Sunday, June 5, 2011

The Adventures of Augie March

Time Magazine's Top 100 Novels was published in alphabetical order, which makes sense if you aren't trying to rank the books from the best on the list to the worst least best on the list. The first book on the list was The Adventures of Augie March by Saul Bellow, which centers on an eponymous character who grows up during the Great Depression. The protagonist struggles to make sense of and succeed in an alienating world. The plot of the novel is never predetermined, things simply happens to Augie, one after another, with no evident story arc or a hint as to where his adventures are leading him.

To be blunt, the book was painful to read. Not only is there no concise plot to the story, Bellow chose to write the novel in stream of conscience, and it was done poorly. Amidst the rambling, there is an interesting story, but you have to decipher the long-winded sentences to have a clear picture of what the hell is happening. Additionally, Bellow throws new characters at the reader with absolutely as if they were fast balls. He'll spend chapter after chapter going into great detail about the relationship Augie has with a character, then suddenly a new set of characters are thrust at you.

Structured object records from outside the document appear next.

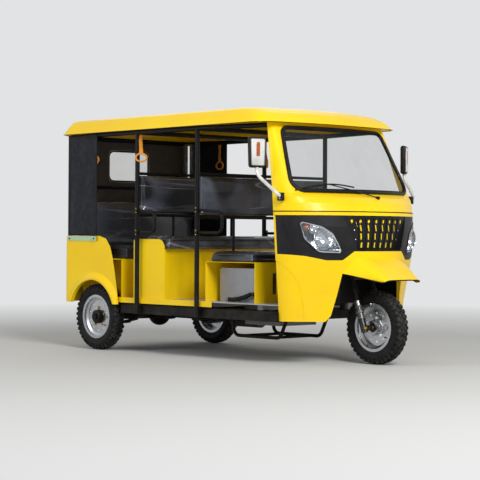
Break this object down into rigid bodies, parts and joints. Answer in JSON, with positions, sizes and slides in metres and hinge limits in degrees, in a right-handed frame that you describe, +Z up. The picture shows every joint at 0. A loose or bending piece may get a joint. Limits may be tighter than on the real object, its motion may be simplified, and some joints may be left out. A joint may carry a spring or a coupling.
{
  "type": "auto rickshaw",
  "caption": "Three-wheeled passenger rickshaw with an open-sided cab, bench seats, full roof, vinyl rear curtains and one steered front wheel.",
  "frame": {"origin": "on the ground, under the middle of the overall length and width", "axes": "+X forward, +Y to the left, +Z up"},
  "size_m": [3.038, 1.6218, 1.788],
  "materials": {
    "yellow_paint": "gloss",
    "black_paint": "satin",
    "black_plastic": "satin",
    "headlamp_shell": "polished",
    "clear_lens": "clear",
    "amber_lens": "gloss",
    "red_lens": "gloss",
    "screen_glass": "clear",
    "clear_vinyl": "clear",
    "seal_rubber": "satin",
    "black_vinyl": "satin",
    "curtain_vinyl": "satin",
    "strap_webbing": "matte",
    "engine_metal": "cast",
    "radiator_metal": "satin",
    "exhaust_metal": "satin",
    "fork_metal": "satin",
    "tyre_rubber": "matte",
    "chrome_rim": "polished",
    "silver_rim": "satin"
  },
  "bodies": {
    "vehicle_body": {"beak": "yellow_paint", "cab_front": "yellow_paint", "chassis_frame": "black_paint", "dashboard": "black_plastic", "driver_backrest": "black_vinyl", "driver_cushion": "black_vinyl", "driver_seat_base": "yellow_paint", "engine_block": "engine_metal", "exhaust": "exhaust_metal", "floor_pan": "yellow_paint", "front_bulkhead": "yellow_paint", "front_indicators": "amber_lens", "front_mask": "black_plastic", "grab_handles": "black_plastic", "grille": "black_plastic", "hand_straps": "strap_webbing", "headlamp_lenses": "clear_lens", "headlamps": "headlamp_shell", "leaf_springs": "black_paint", "middle_backrest": "black_vinyl", "middle_bench": "yellow_paint", "middle_cushion": "black_vinyl", "mirrors": "black_plastic", "propeller_shaft": "black_paint", "radiator": "radiator_metal", "radiator_hose": "seal_rubber", "rear_axle": "black_paint", "rear_backrest": "black_vinyl", "rear_body": "yellow_paint", "rear_curtain": "curtain_vinyl", "rear_cushion": "black_vinyl", "rear_seat_base": "yellow_paint", "rear_window": "clear_vinyl", "roof": "yellow_paint", "side_curtains": "curtain_vinyl", "side_sills": "yellow_paint", "skid_bar": "black_paint", "tail_lamps": "red_lens", "upper_frame": "black_paint", "windscreen_glass": "screen_glass", "windscreen_seal": "seal_rubber", "wiper": "black_paint"},
    "front_wheel": {"front_tyre": "tyre_rubber", "front_rim": "chrome_rim"},
    "rear_wheel_right": {"rear_right_tyre": "tyre_rubber", "rear_right_rim": "silver_rim"},
    "rear_wheel_left": {"rear_left_tyre": "tyre_rubber", "rear_left_rim": "silver_rim"},
    "fork_assembly": {"fork": "fork_metal", "handlebar": "fork_metal"}
  },
  "joints": [
    {"name": "steering", "type": "hinge", "parent": "vehicle_body", "child": "fork_assembly", "pos_m": [1.228, 0, 0.255], "axis": [-0.3256, 0, 0.9455], "range_deg": [-38, 38]},
    {"name": "front_wheel_spin", "type": "hinge", "parent": "fork_assembly", "child": "front_wheel", "pos_m": [1.264, 0, 0.255], "axis": [0, 1, 0], "continuous": true},
    {"name": "rear_wheel_right_spin", "type": "hinge", "parent": "vehicle_body", "child": "rear_wheel_right", "pos_m": [-1.087, -0.5935, 0.255], "axis": [0, 1, 0], "continuous": true},
    {"name": "rear_wheel_left_spin", "type": "hinge", "parent": "vehicle_body", "child": "rear_wheel_left", "pos_m": [-1.087, 0.5935, 0.255], "axis": [0, 1, 0], "continuous": true}
  ]
}
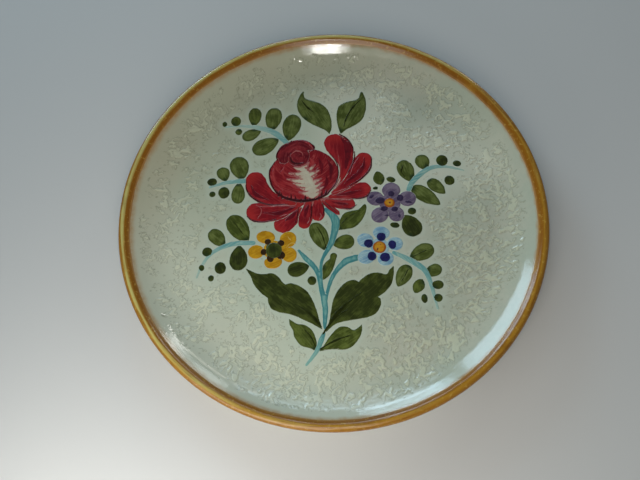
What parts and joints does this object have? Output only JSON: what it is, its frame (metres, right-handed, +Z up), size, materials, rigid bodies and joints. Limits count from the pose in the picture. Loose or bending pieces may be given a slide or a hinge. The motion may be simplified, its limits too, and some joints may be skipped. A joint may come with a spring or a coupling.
{
  "type": "decorative plate",
  "caption": "Round shallow ceramic plate on a foot ring, crawled cream ground, ochre rim band and a hand painted bouquet with a rose in raised enamel.",
  "frame": {"origin": "middle of the plate, on the surface that its foot ring stands on", "axes": "+Z up out of the painted face, +Y the way the bouquet grows, +X to the right of the bouquet"},
  "size_m": [0.2398, 0.2398, 0.0201],
  "materials": {
    "clay": "fired, unglazed, dry",
    "ground_glaze": "clear gloss over a crawled cream glaze with a raised worm-like relief",
    "back_glaze": "smooth cream gloss",
    "ochre_glaze": "ochre to red-brown gloss, brushed round by hand",
    "olive_enamel": "brushed, slightly raised, glossy",
    "turquoise_enamel": "thin translucent brushed enamel, glossy",
    "crimson_enamel": "brushed, slightly raised, glossy",
    "deep_crimson_enamel": "brushed, slightly raised, glossy",
    "yellow_enamel": "brushed, slightly raised, glossy",
    "mauve_enamel": "thin translucent brushed enamel, glossy",
    "blue_enamel": "thin translucent brushed enamel, glossy",
    "dark_green_enamel": "brushed, slightly raised, glossy"
  },
  "bodies": {
    "root": {"plate_body": "clay", "face_glaze": "ground_glaze", "rim_band": "ochre_glaze", "back_glaze": "back_glaze", "base_glaze": "back_glaze", "big_leaf_left": "olive_enamel", "big_leaf_right": "olive_enamel", "blue_flower_centre": "yellow_enamel", "blue_flower_petals": "blue_enamel", "bottom_leaf_left": "olive_enamel", "bottom_leaf_right": "olive_enamel", "leaf_below_mauve": "olive_enamel", "leaf_left_1": "olive_enamel", "leaf_left_2": "olive_enamel", "leaf_left_3": "olive_enamel", "leaf_lower_left_1": "olive_enamel", "leaf_lower_left_2": "olive_enamel", "leaf_lower_left_3": "olive_enamel", "leaf_lower_right_1": "olive_enamel", "leaf_lower_right_2": "olive_enamel", "leaf_lower_right_3": "olive_enamel", "leaf_right_1": "olive_enamel", "leaf_right_2": "olive_enamel", "leaf_right_3": "olive_enamel", "leaf_right_4": "olive_enamel", "leaf_upper_left_1": "olive_enamel", "leaf_upper_left_2": "olive_enamel", "leaf_upper_left_3": "olive_enamel", "leaf_upper_left_4": "olive_enamel", "leaf_upper_left_5": "olive_enamel", "main_stem": "turquoise_enamel", "mauve_flower_centre": "yellow_enamel", "mauve_flower_petals": "mauve_enamel", "rose_bowl": "crimson_enamel", "rose_bud": "deep_crimson_enamel", "rose_petal_bottom": "crimson_enamel", "rose_petal_bottom_left": "crimson_enamel", "rose_petal_bottom_right": "crimson_enamel", "rose_petal_left": "crimson_enamel", "rose_petal_left_low": "crimson_enamel", "rose_petal_right": "crimson_enamel", "rose_petal_right_low": "crimson_enamel", "rose_petal_right_mid": "crimson_enamel", "rose_petal_top_right": "crimson_enamel", "sprig_stem_left": "turquoise_enamel", "sprig_stem_lower_left": "turquoise_enamel", "sprig_stem_lower_right": "turquoise_enamel", "sprig_stem_right": "turquoise_enamel", "sprig_stem_upper_left": "turquoise_enamel", "stem_leaf_curled": "olive_enamel", "stem_leaf_left": "olive_enamel", "stem_leaf_narrow": "olive_enamel", "stem_leaf_oval": "olive_enamel", "stem_leaf_right": "olive_enamel", "stem_tail": "turquoise_enamel", "top_leaf_left": "olive_enamel", "top_leaf_right": "olive_enamel", "yellow_flower_centre": "dark_green_enamel", "yellow_flower_petals": "yellow_enamel"}
  },
  "joints": []
}
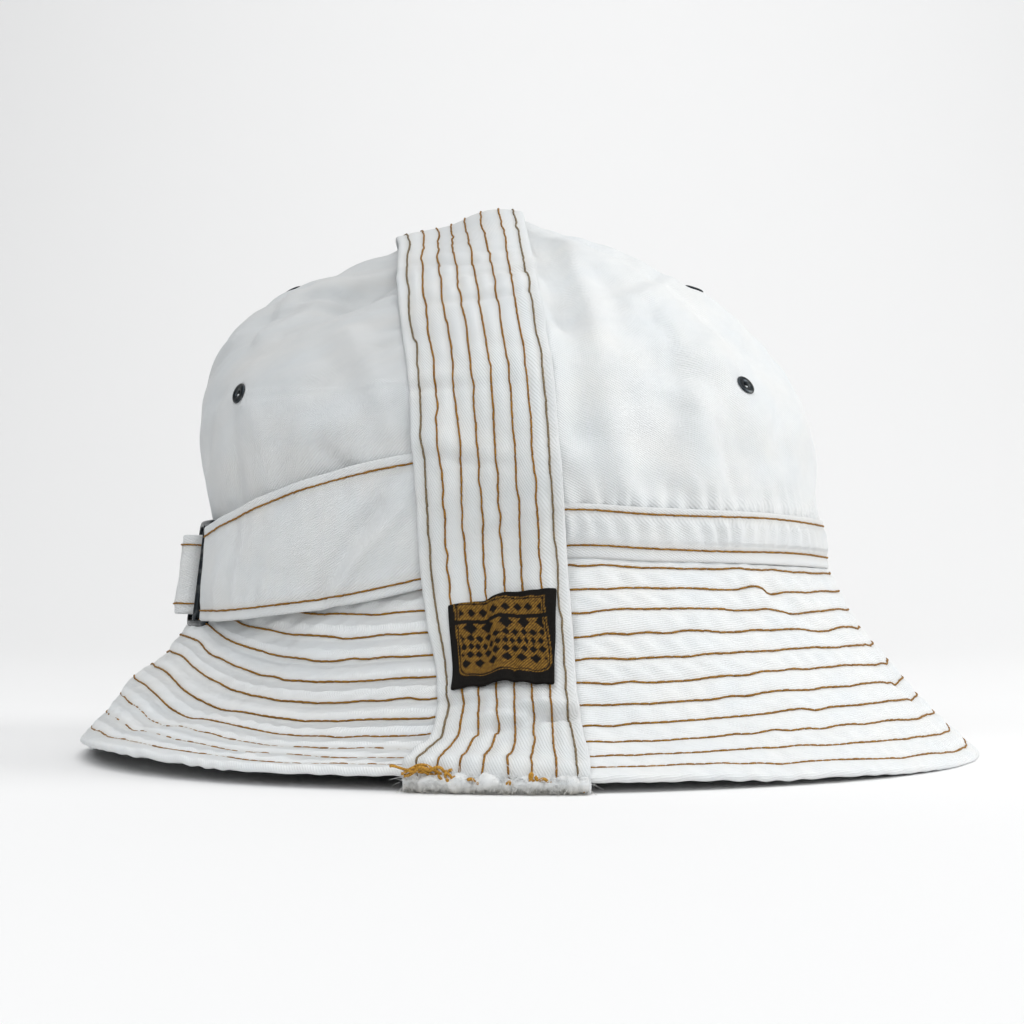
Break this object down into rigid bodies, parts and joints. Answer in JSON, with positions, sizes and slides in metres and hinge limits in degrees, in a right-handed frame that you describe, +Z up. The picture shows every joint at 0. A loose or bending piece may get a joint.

A perfect example of this, is Chapter 11. Prior to the chapter, Augie has been working for the Renling family, in their sporting goods store and becomes a member of their family. At one point, Mrs. Renling even offers to adopt Augie, which would give him a huge inheritance when the Renlings passed away. After refusing her offer, they suddenly disappear and a whole new group of characters are introduced. I couldn't even keep track of who were major characters and who were minor characters, seeing that characters changed like Brady's diapers. 

At one point, I decided to read Rachel a few paragraphs from the chapter, to see if she could make sense of what the hell was going on. After one paragraph she begged me tos top, after the second paragraph her ears began to bleed, and after the third paragraph she had to run to the bathroom. 
I also saw Sylvester on the stairs of the rooming hose, with Mimi. He was, or had been, Mimi's brother-in-law, married in New York to her sister Annie, who had no left him and was getting a divorce. I recalled how his first wife threw stones at him when he tried to come through her father's backyard to talk to her, and I even remembered the surroundings in which I had heard about this from him, the grim air of cold Milwaukee Avenue when we peddled razorblades and glass-cutters with Jimmy Klein. Sylvester wanted Mimi to plead with her sister for him. "Hell," Mimi told me, as much for my private ear as any of her opinions were, "if I had known him before they were married I would have told Annie not to do it. He leaks misery all over. I wonder how she could stand two full years of him. Young girls do the goddamnedest things. Can you imaging being in bed with him, and that mud face and those lips? Why, he looks like the frog prince. I hope now she'll get under the sheets with a young strong stevedore." If somebody fell against Mimi's lines she had no mercy, and as she listened to Sylvester she kept in mind her sister bolt upright in a huskier man's clasp and struggling her arms with pleasure, and it made me for a minute dislike her for her cruelty that she held her eyes open for Sylvester so that he might look in and see this. What was to make it an acceptable joke was the supposition that he couldn't see. No, he probably couldn't.
The only way I could get myself to keep reading, was to convince myself that Augie was going to go on a homicidal rampage with toothpicks and ice scrapers so that I had something to look forward too. After reading a little less than half the book, I threw in the towel. For good reason, a new list was born from the brains of three, highly intelligent ladies and myself.